De forte impacto cenográfico, ela convida o visitante a uma reflexão sobre o percurso e realizado pelo autor e o seu desgaste até o ato final. Ao mesmo tempo, a obra é o meio de comunicação e a própria mensagem.

A escolha de Reto Pulfer para a exposição reflete o jeito suíço de realizar e viver a cultura das próprias raízes. “ Ele finge escolher materiais descartados aleatoriamente, mas tudo é muito pensado e imaginado. Achamos que o seu trabalho tem um lado muito interessante do ser suíço, daquilo que é tradicional de um filão suíço que tem a ver com uma estranha insanidade, um surrealismo alcançado através da racionalidade. Este é um filão artístico nobre e, sobretudo, literário da Suíça”, afirma à swissinfo.ch o diretor artístico e curador Salvatore Lacagnina.

A interpretação do trabalho de Reto Pulfer não é tarefa simples. A intuição e a visão cobrem um elaborado e metódico processo de criação do trabalho artístico. A instalação cifrada ao seu modo deixa ao visitante uma “chave” capaz de abrir uma infinidade de portas e janelas que levam às diferentes leituras da obra acabada, cansada, exausta, apenas para ficar no tema.

Cansaço, produção e potência
A combinação usada por Reto Pulfer encontra na costura com fechos e zíperes as ferramentas de multiplicação das possibilidades cenográficas. Os tecidos, ligados uns aos outros, podem ser abertos e fechados alterando os sistemas, abrindo e fechando caminhos e passagens secretas na superfície dos panos.

 Reto Pulfer faz da obra um concentrado de energia. Pilhas, velas, ferros envergados acumulam uma potência, sob o controle do artista, derivada da extenuação, do esgotamento dele próprio.

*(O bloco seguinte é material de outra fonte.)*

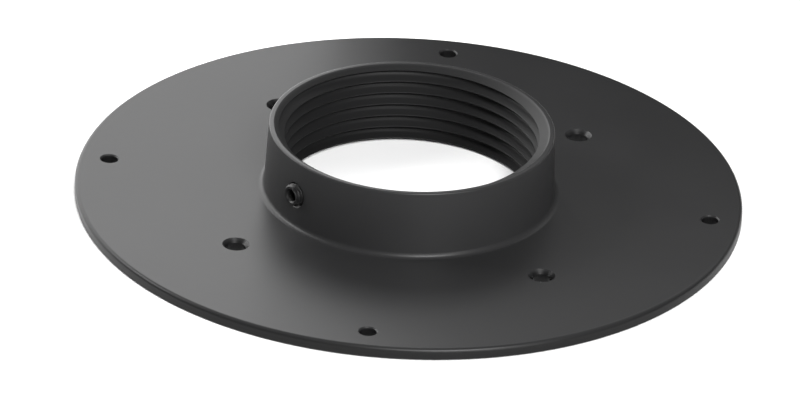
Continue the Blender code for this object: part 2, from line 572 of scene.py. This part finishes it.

“ O cansaço é um estado de produção, depois da mostra, depois de fazer alguma coisa existe a exaustão. Sei que é um paradoxo porque neste ponto também existe algo de novo, de potente, a obra, mas junto com o cansaço. Eu quero dizer que a criação artística é sempre um trabalho que representa um exaurimento. Eu quis criar uma atmosfera que representasse este estado físico e mental”, afirmou Reto Pulfer à swissinfo.ch.

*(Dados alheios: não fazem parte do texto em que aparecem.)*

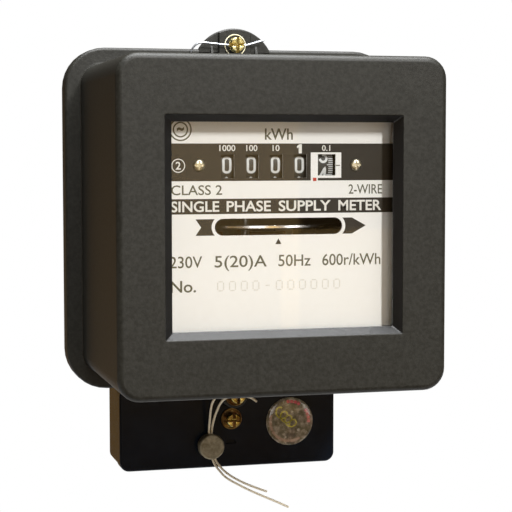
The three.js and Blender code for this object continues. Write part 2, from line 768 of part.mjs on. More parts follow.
// Each wire: its free tail, through the lead disc, up, then through the lower screw.
const leftWire = [
  [21.6, -31.4, -110.2],
  [16.9, -31.2, -107.9],
  [12.1, -31, -105.7],
  [7.3, -30.7, -103.4],
  [2.6, -30.3, -100.9],
  [-2.4, -29.8, -97.8],
  [-4.6, -29.2, -95.4],
  [-6.1, -28.4, -93.3],
  [wireX.left + wireDrift, sealDisc.y, sealDisc.z - wireReach],
  [wireX.left, sealDisc.y, sealDisc.z],
  [wireX.left - wireDrift, sealDisc.y, sealDisc.z + wireReach],
  [-8, -29.2, -76],
  [-7.6, -30.8, -71.2],
  [-7, -32.6, -68.4],
  [-5.4, -34.1, -66.2],
  [-3, crossHoleY, -65.7],
  [4, crossHoleY, -65.7],
  [6.4, crossHoleY, -65.2],
];
const rightWire = [
  [13.3, -30.7, -103.9],
  [9.2, -30.5, -102.3],
  [4.5, -30.2, -100],
  [0, -29.8, -97.2],
  [-2.6, -29.3, -95.1],
  [-4.4, -28.6, -93.1],
  [wireX.right + wireDrift, sealDisc.y, sealDisc.z - wireReach],
  [wireX.right, sealDisc.y, sealDisc.z],
  [wireX.right - wireDrift, sealDisc.y, sealDisc.z + wireReach],
  [-6.5, -29.2, -76],
  [-5.7, -30.9, -71.4],
  [-4.9, -32.6, -68.9],
  [-3.9, -33.9, -67.4],
  [-2.6, crossHoleY, -66.7],
  [4, crossHoleY, -66.7],
  [6.4, -34.6, -67.3],
  [8.3, -34.6, -68.7],
];

function leadSeal() {
  const body = turnedY(
    [
      [0, -sealDisc.half],
      [sealDisc.radius - 0.5, -sealDisc.half],
      [sealDisc.radius, 0.5 - sealDisc.half],
      [sealDisc.radius, sealDisc.half - 0.5],
      [sealDisc.radius - 0.5, sealDisc.half],
      [0, sealDisc.half],
    ],
    sealDisc.x,
    sealDisc.y,
    sealDisc.z,
    28,
  );
  const lean = -Math.atan2(wireDrift, wireReach);
  const bores = [wireX.left, wireX.right].map((x) =>
    rodZ(sealDisc.bore, 0, 0, -6, 6, 10).rotateY(lean).translate(x, sealDisc.y, sealDisc.z),
  );
  return cut(body, ...bores);
}

// The stiff steel wire of the upper seal, bent down behind the case at its left end.
function upperSealWire() {
  const route = [
    [-16.3, -33.2, 58.8],
    [-15.5, -33.8, 62],
    [-13.2, -34.4, 64],
    [-9, crossHoleY, 64],
    [-3.5, crossHoleY, 63.5],
    [4.6, crossHoleY, 63.5],
    [8, crossHoleY, 64.4],
    [11.2, crossHoleY, 65.3],
  ];
  return tube(route, 0.35, 22);
}

const sticker = { x: 23.8, z: -78.4, radius: 9.2 };
function inspectionSticker() {
  const profile = [
    [0, 0],
    [sticker.radius, 0],
    [sticker.radius, 0.3],
    [7, 0.75],
    [4, 0.95],
    [0, 1],
  ];
  return turnedY(profile, sticker.x, terminalCover.front - 0.2, sticker.z, 36);
}

// ---------------------------------------------------------------- assembly
piece("front_cover", frontCover(), coverPlastic);
piece("window_glass", windowGlass(), glass);
piece("cover_gasket", coverGasket(), rubber);
piece("base", baseTray(), basePhenolic);
for (const [name, z] of [
  ["cover_screw_top", upperEar.screwZ],
  ["cover_screw_bottom", lowerTab.screwZ],
]) {
  piece(name, sealingScrew(fixingX, z, flange.front, 4.1, 3.1, 5.2, -21, 1.15), brass);
}

piece("terminal_block", terminalBlock(), blockPhenolic);
terminalX.forEach((x, index) => {
  const number = index + 1;
  piece(`terminal_bar_${number}`, terminalBar(x, index === 0), brass);
  clampScrewZ.forEach((z, row) => {
    const name = `terminal_screw_${number}_${row === 0 ? "lower" : "upper"}`;
    piece(name, slottedScrew(x, z, terminal.front - gap, 3.2, 2.4, 1.6, 1.5), steel);
  });
});
piece("voltage_link", linkStrip(), brass);
piece(
  "voltage_link_screw",
  slottedScrew(terminalX[0], voltageLink.z, voltageLink.front - gap, 2.4, 1.8, 1.2, 7.5),
  steel,
);
piece("terminal_cover", terminalLid(), blockPhenolic);
piece(
  "terminal_cover_screw",
  sealingScrew(fixingX, lidScrewZ, terminalCover.front, 3.8, 2.85, 5, -8, 0.8),
  brass,
);

piece("main_frame", mainFrame(), castAluminium);
piece("upper_bearing", bearing(bearingSeat.top, 31.2), brass);
piece("lower_bearing", bearing(bearingSeat.bottom, -24), brass);
piece("rotor_spindle", rotorSpindle(), steel);
piece("rotor_disc", rotorDisc(), aluminium);
piece("rotor_worm", rotorWorm(), brass);
piece("voltage_core", voltageCore(), darkSteel);
piece("voltage_coil", coilRing(0, 17.2, [-43, -11], [8.6, 30.4], 6.6), copper);
piece("current_core", currentCore(), darkSteel);
for (const [name, side] of [
  ["current_coil_left", -1],
  ["current_coil_right", 1],
]) {
  piece(name, coilRing(side * limb.x, 7.4, [-37, -17], [-18.6, -5], limb.half), copper);
}
piece("brake_magnet", brakeMagnet(), ferrite);

piece("nameplate", nameplate(), platePaint);
for (const [name, side] of [
  ["nameplate_screw_left", -1],
  ["nameplate_screw_right", 1],
]) {
  piece(name, slottedScrew(side * plateScrewX, register.z, plate.front - gap, 2, 1.1, 0.9, 3), steel);
}
piece("register_frame", registerFrame(), steel);
piece("drum_shaft", frameRod(register.shaft, register.y, register.z), steel);
drumX.forEach((x, index) => {
  piece(`number_drum_${["1000", "100", "10", "1"][index]}`, digitDrum(x), drumPlastic);
});
piece("number_drum_tenths", drumBody(decimalDrum.x, decimalDrum.width), drumPlastic);
piece("carry_shaft", frameRod(carryPinion.shaft, carryY, carryZ), steel);
drumX.forEach((x, index) => {
  piece(`carry_pinion_${index + 1}`, carryPinionGear(x), pinionPlastic);
});
const towardsFront = Math.PI;
piece(
  "drum_gear",
  trainGear(drumGearTeeth, drumGearX, register.y, register.shaft + running, Math.PI / drumGearTeeth),
  brass,
);
piece("reduction_arbor", pinionArbor(reductionY, drumGearX - 0.3, towardsFront), steel);
piece(
  "reduction_gear",
  trainGear(reductionTeeth, reductionX, reductionY, 1.2, Math.PI / reductionTeeth),
  brass,
);
piece("worm_wheel_arbor", pinionArbor(wormWheelY, reductionX - 0.3, towardsFront), steel);
piece("worm_wheel", wormWheelGear(), brass);

piece("seal_disc", leadSeal(), lead);
piece("seal_wire_left", tube(leftWire, wire.radius, 46), wireSheath);
piece("seal_wire_right", tube(rightWire, wire.radius, 42), wireSheath);
piece("upper_seal_wire", upperSealWire(), steel);
piece("inspection_sticker", inspectionSticker(), stickerFoil);

export default meter;
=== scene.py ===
import json
import math
import random

import bmesh
import bpy
from mathutils import Matrix, Vector


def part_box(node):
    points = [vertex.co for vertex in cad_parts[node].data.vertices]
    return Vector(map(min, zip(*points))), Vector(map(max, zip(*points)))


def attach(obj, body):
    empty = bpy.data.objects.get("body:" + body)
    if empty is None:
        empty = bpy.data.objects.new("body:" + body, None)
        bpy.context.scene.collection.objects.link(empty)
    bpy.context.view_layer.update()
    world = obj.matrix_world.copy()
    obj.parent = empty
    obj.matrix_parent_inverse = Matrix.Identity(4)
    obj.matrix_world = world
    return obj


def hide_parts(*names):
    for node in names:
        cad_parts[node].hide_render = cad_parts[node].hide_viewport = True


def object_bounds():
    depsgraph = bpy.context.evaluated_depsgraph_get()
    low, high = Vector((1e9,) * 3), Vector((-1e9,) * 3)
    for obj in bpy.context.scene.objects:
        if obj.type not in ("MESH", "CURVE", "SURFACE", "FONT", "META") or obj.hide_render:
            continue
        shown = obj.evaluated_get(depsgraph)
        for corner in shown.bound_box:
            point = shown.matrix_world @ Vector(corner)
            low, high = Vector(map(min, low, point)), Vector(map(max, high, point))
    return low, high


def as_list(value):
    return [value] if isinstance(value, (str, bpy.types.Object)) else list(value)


# Looks of a single-phase watt-hour meter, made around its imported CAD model.
# Metres. +Z is up, the window faces -Y, and the wall plane is Y = 0.
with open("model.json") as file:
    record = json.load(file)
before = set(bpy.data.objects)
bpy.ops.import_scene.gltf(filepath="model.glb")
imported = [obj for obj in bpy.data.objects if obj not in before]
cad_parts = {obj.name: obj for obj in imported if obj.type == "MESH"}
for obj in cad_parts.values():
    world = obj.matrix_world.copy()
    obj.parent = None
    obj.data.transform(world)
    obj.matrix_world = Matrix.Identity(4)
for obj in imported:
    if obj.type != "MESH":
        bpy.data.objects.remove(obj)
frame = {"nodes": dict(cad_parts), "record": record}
cad_low, cad_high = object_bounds()
MM = 0.001


def middle(node):
    low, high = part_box(node)
    return (low + high) / 2


def half_size(node):
    low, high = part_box(node)
    return (high - low) / 2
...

Ele elaborou três pequenos altares para expor os materiais e os objetos escolhidos, mas aparentemente eleitos e recolhidos ao acaso. O palco triplo de adoração da obra do artista abriga diferentes elementos, isolados entre si, mas que juntos compõem um todo.

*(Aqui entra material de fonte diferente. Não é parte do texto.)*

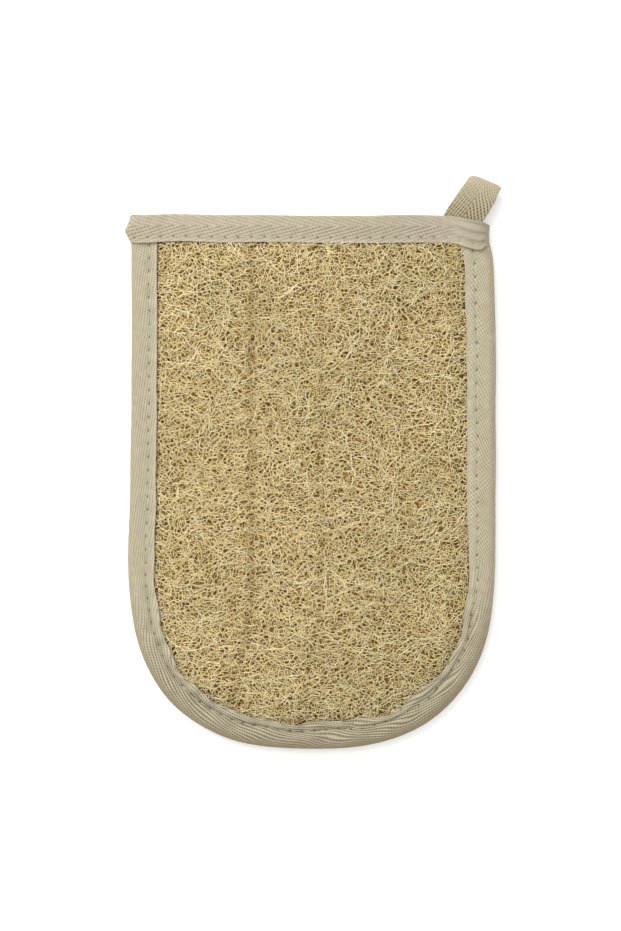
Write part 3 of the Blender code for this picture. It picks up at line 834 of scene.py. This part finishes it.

Os elementos concretos desta singular exposição, além dos panos e couro, são: os vergalhões contorcidos sobre si próprios e apoiados sobre o chão; a vela acesa que exala uma essência de baunilha ao lado das baterias elétricas, o timo e as cascas de um limão espremido à última gota repousam numa pequena caixa ao lado de um pedestal de acrílico; e, finalmente, o caixote de madeira construído e usado pelo artista para transportar a instalação completa de Roma a Milão.


Reto Pulfer (swissinfo)Representação “diplomartística”
A co-curadora da mostra, Valentina Sansone explica que “o estado de cansaço representa a energia que foi usada para a criação da obra. A produção, que é o processo artístico, exaure as energias. O timo, o cheiro dos tecidos, as obras de Pulfer criam ambientes únicos”. Os perfumes da erva aromática, do limão e da baunilha borrifados na instalação, ajudam a recarregar as “pilhas” do espírito e, ao mesmo tempo, atraem o visitante para explorar a obra com os cinco sentidos.

A instalação é silenciosa, mas quem fez barulho foi o autor. Reto Pulfer realizou uma performance musical diante da plateia presente à mostra. De surpresa, ele entrou em cena no meio dos tecidos, como uma aparição, para descarregar e transformar a energia mental em mecânica e em ondas sonoras. Com gritos guturais, incompreensíveis e gestos corpóreos improvisados, ele aguçou a audição dos visitantes que se transformaram em atentos ouvintes.

Palavras e sons representam ecos primitivos para a construção da obra. O jogo de memória falsa ou verdadeira se entrelaça com um jogo de cena. Ele usa a arte como instrumento politico e, de propósito, usa a expressão “Vertretung” – embaixada, em português – como um ponto de interrogação sobre a exposição artística na sede de uma representação diplomática do país de origem em terra estrangeira.